Rating: D-
Dir: Jason D. Morris
Star: Michael Anthony Carlisi, Sheila Kraics, Geof Libby, Jessica Marie
Or just Hell House, since the subtitle doesn’t appear in the credits. Indeed, despite the image above, I’m not prepared to swear there was a book, or anyone called “Samiel” in the film. Though let’s be honest, my attention may have wandered somewhat. As in: checked its phone, gone off to make a sandwich, played with the cat, checked its phone again…
Not that the story here makes much sense. There’s a local story about a father who caught his daughter and the boyfriend making out in their car, so he set them and himself on fire. Somehow, this causes his house to become haunted, and ten years later, four teenagers dare to spent the night there. Except, rather than just ghosts, it suddenly turns out to be some kind of portal to hell, that needs three sacrifices in order for it to be permanently wedged open. It also causes the cameraman covering a local news report on the anniversary to go insane and kill the two reporters. Oh, and one of the teenagers has an abusive father, for no relevant reason. Yeah, after further consideration, I’d like to replace the word “much” in this paragraph’s first sentence, with “any”.
Part of the problem is that once we’re in the house, there are additional nightmare sequences that add to the horribly muddled nature of proceedings, since these have no basis in objective reality. These are also dull and uninteresting: having a couple of giant cockroaches crawling over an actor’s face is not exactly the epitome of terror, even it’s further than I’d personally go for the sake of art. It is somewhat amusing that one of the two lead actresses appears allergic to her top (Marie), while the other one (Kraics) appears to be permanently glued to hers. However, this does not, in any way, make up for the startling lack of death on view here: it’s as if the only way Morris could find leads was by promising their characters would not get killed off.

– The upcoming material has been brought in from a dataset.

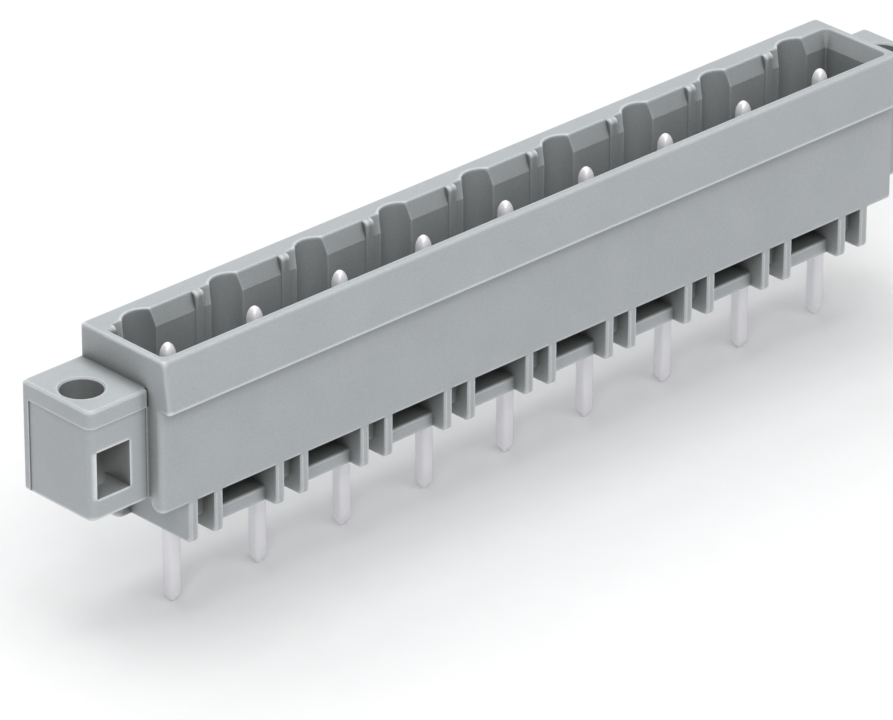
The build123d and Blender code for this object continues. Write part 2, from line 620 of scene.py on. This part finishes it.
@dataclass
class Studio:
    """Floor, light and camera."""

    floor_height: float = -6.0 * MM
    floor_half: float = 4.0

    # Camera, in degrees and metres, as fitted to the photograph
    azimuth: float = 43.49
    elevation: float = 27.26
    distance: float = 507.0 * MM
    focal_pixels: float = 7618.0
    sensor: float = 36.0
    clip: Span = (0.01, 50.0)
    target: Point = (-5.41 * MM, 0.0, 2.81 * MM)

    # Light
    room_colour: Colour = (0.985, 0.992, 1.0)
    room_strength: float = 0.04
    softboxes: tuple[Softbox, ...] = (
        Softbox("canopy", (0.0, 0.0, 0.9), (1.8, 1.8), 6.0),
        Softbox("overhead", (0.0, 0.0, 0.88), (0.6, 0.6), 3.1),
        Softbox("behind", (0.0, 0.6, 0.7), (1.0, 0.6), 2.5),
        Softbox("corner", (-0.6, -0.5, 0.58), (0.35, 0.35), 1.9),
        Softbox("front", (0.0, -0.62, 0.72), (1.0, 0.6), 2.4),
    )

    def floor(self) -> None:
        """Lay the white sweep under the pins."""
        half = self.floor_half
        corners = [
            (-half, -half, self.floor_height),
            (half, -half, self.floor_height),
            (half, half, self.floor_height),
            (-half, half, self.floor_height),
        ]
        mesh = bpy.data.meshes.new("sweep")
        mesh.from_pydata(corners, [], [(0, 1, 2, 3)])
        mesh.materials.append(PaperWhite().build())
        sweep = put("sweep", mesh)
        LOG.info("floor laid at %.1f mm", self.floor_height / MM)

    def view_direction(self) -> Vector:
        """Return the direction in which the camera looks.

        Returns:
            A vector of length 1.
        """
        turn = math.radians(self.azimuth)
        tilt = math.radians(self.elevation)
        return Vector(
            (
                math.cos(tilt) * math.sin(turn),
                math.cos(tilt) * math.cos(turn),
                -math.sin(tilt),
            )
        )

    def camera(self) -> None:
        """Set the camera where the photograph was taken from."""
        data = bpy.data.cameras.new("camera")
        data.sensor_width = self.sensor
        data.lens = self.focal_pixels / IMAGE_WIDTH * self.sensor
        data.clip_start, data.clip_end = self.clip
        camera = put("camera", data)
        look = self.view_direction()
        camera.location = Vector(self.target) - look * self.distance
        camera.rotation_euler = facing(look)
        bpy.context.scene.camera = camera
        LOG.info("camera set %.0f mm away", self.distance / MM)

    def light(self) -> None:
        """Light the set with a pale room and soft boxes."""
        world = bpy.data.worlds.new("room")
        world.use_nodes = True
        background = world.node_tree.nodes["Background"]
        background.inputs["Color"].default_value = (*self.room_colour, 1.0)
        background.inputs["Strength"].default_value = self.room_strength
        bpy.context.scene.world = world
        for softbox in self.softboxes:
            softbox.hang(Vector(self.target))

    def build(self) -> None:
        """Set up floor, camera and light."""
        self.floor()
        self.camera()
        self.light()
        bpy.context.scene.view_settings.view_transform = "Standard"


def main() -> None:
    """Dress the connector and set up its studio, piece by piece."""
    logging.basicConfig(level=logging.INFO, format="%(name)s: %(message)s")
    Studio().build()
    Housing().dress()
    ContactPins().build()


if __name__ == "__main__":
    main()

Some of the camerawork here is not bad, but this is more than counter-balanced by that perpetual bane of low-budget film-making: crappy audio. Even with what feels like a hefty does of post-dubbing, the dialogue is frequently muddied, not that you’re missing much. It’s a full hour into this before the portal thing receives any significant mention. If this had been established early on – even if the victims weren’t aware of it – and there had then been a gradual escalation toward its opening, the film might have stood a chance.
Instead, it plods leadenly from one dumb horror cliché to the next – who the hell goes to an infamous haunted house for the night, then decides to take a bath and masturbate? The same script later makes a big fuss about a virgin sacrifice, and doesn’t bother to acknowledge the obvious way to escape that particular scenario, even though we’ve been watching horny teenage hi-jinx for the previous 70 minutes. The idiocy here is overwhelming. Go read a book – any book – instead.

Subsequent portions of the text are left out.